- DVD cover
- Written by: Jameson Brewer Leonard Goldberg
- Directed by: Jean Yarbrough
- Starring: Walter Brennan Pat O'Brien Chill Wills Edgar Buchanan Gypsy Rose Lee Andy Devine Jack Elam
- Music by: Hugo Friedhofer
- Country of origin: United States
- Original language: English

Production
- Cinematography: Henry Cronjager Jr.
- Editor: Joseph Gluck
- Running time: 75 min.
- Production company: Thomas-Spelling Productions

Original release
- Network: ABC
- Release: October 7, 1969

Related
- The Over-the-Hill Gang Rides Again; Once Upon a Texas Train;

= The Over-the-Hill Gang =

1969 American made-for-television Western comedy television film by Jean Yarbrough

The Over-the-Hill Gang is a 1969 American made-for-television Western comedy film about a group of aging Texas Rangers, starring Walter Brennan and Pat O'Brien. Chill Wills, Edgar Buchanan, Andy Devine, and Jack Elam play supporting roles. The film was written by Richard Carr and directed by Jean Yarbrough. The film premiered on ABC on October 7, 1969.

==Description==
The plot concerns a young newspaper editor who is conducting a campaign to unseat the town's "tinhorn" mayor. The mayor is backed by a "gun-happy sheriff" and a "whiskey-soaked judge". The editor's campaign receives a boost when he is joined by a former Texas Ranger and "three of the fightin'-est straight shooters around."

The movie premiered on October 7, 1969, as the ABC Movie of the Week. It was one of the first films of that series. It was ABC's top-rated program of the week - the first time that status had been achieved by a film made expressly for television.

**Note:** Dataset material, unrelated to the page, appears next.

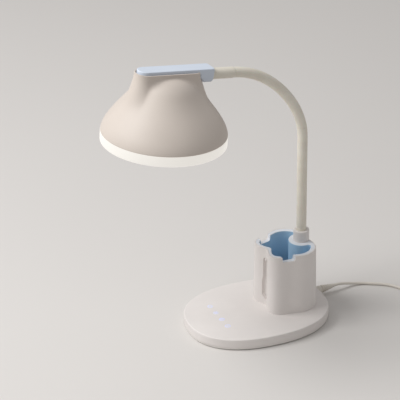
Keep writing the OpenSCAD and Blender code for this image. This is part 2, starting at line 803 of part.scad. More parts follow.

A sequel called The Over-the-Hill Gang Rides Again was produced the following year, with Brennan, Wills, Buchanan, Devine, and Burt Mustin reprising their roles, while Fred Astaire replaced O'Brien as the second lead. Both movies doubled as a pilot for a projected weekly TV series, but ABC ultimately passed on the idea.

In 1971, George Allen became the head coach of the Washington Redskins, and he began to acquire many veteran players to bolster the team's depleted roster. In reference to this movie, the Redskins were nicknamed "The Over-the-Hill Gang".

==Cast==
- Walter Brennan as Nash Crawford
- Pat O'Brien as Captain Oren Hayes
- Chill Wills as Gentleman George Asque
- Edgar Buchanan as Jason Fitch
- Gypsy Rose Lee as Cassie
- Andy Devine as Judge Amos Polk
- Jack Elam as Sheriff Clyde Barnes
- Edward Andrews as Mayor Nard Lundy
- Ricky Nelson as Jeff Rose
- Kristen Nelson as Hannah Rose
- William Smith as Amos
- Myron Healey as Deputy Tucker
- Rex Holman as Deputy Dolby
- Bruce Glover as Deputy
- Allen Pinson as Deputy Steel
- Burt Mustin as Old Man
- Almira Sessions as Mrs. Fletcher
- Robert Karnes as Sheriff
- Dennis Cross as Sheriff
- William 'Billy' Benedict as Joe (telegrapher)
- Harlen Carraher as Nash Crawford's grandson
- Larry Michaels as Nash Crawford's grandson

==Remake==
The main characters appeared nearly 20 years later in 1988 in writer/director Burt Kennedy's Once Upon a Texas Train, with famous Western stars portraying them. Richard Widmark co-stars as Captain Oren Hayes (replacing Pat O'Brien), Chuck Connors as Nash Crawford (originally Walter Brennan's role), Jack Elam as Jason Fitch (initially portrayed by Edgar Buchanan) and Stuart Whitman as Gentleman George Asque (Chill Wills' part). Elam had the distinction of moving from being one of the bad guys in the original to becoming one of the good guys in the quasiremake, which centers around the former Texas Rangers trying to capture an "over-the-hill" outlaw gang led by Willie Nelson.